§ Goal
Gather every line from the entries below that includes "part".

§ Information given
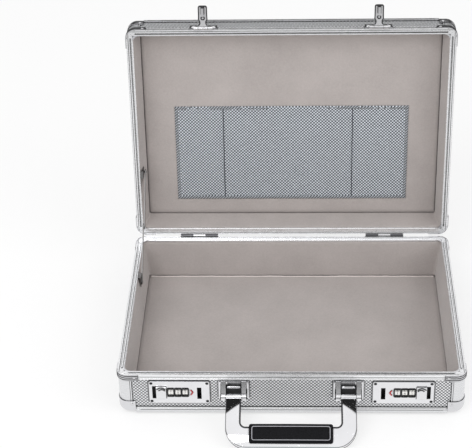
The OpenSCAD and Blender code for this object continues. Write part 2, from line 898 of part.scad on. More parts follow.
==
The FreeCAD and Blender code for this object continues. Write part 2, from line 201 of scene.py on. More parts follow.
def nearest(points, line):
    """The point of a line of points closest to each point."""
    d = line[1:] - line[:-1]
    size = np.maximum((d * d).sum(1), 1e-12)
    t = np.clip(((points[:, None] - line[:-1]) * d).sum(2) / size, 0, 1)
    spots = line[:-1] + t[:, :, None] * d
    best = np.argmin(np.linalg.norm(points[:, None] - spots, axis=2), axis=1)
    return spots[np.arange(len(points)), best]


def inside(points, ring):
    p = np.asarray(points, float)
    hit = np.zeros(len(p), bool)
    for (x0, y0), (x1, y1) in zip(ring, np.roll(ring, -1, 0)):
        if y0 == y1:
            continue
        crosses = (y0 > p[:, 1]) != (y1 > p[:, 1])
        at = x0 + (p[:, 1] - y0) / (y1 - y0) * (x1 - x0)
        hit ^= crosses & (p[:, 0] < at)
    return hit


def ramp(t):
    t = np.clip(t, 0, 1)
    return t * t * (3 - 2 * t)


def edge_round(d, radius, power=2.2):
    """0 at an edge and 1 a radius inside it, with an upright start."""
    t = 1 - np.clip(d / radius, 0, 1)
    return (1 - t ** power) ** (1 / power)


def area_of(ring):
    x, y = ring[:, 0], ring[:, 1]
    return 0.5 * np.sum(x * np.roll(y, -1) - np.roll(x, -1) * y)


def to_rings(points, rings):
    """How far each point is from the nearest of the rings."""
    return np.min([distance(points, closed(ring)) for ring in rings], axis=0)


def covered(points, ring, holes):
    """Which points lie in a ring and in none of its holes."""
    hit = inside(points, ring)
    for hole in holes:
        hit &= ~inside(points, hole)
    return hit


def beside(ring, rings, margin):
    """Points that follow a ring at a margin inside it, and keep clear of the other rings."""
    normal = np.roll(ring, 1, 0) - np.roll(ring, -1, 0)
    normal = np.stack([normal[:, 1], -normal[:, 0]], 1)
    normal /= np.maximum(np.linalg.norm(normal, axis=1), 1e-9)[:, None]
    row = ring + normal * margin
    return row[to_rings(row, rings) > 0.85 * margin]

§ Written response
The OpenSCAD and Blender code for this object continues. Write part 2, from line 898 of part.scad on. More parts follow.
The FreeCAD and Blender code for this object continues. Write part 2, from line 201 of scene.py on. More parts follow.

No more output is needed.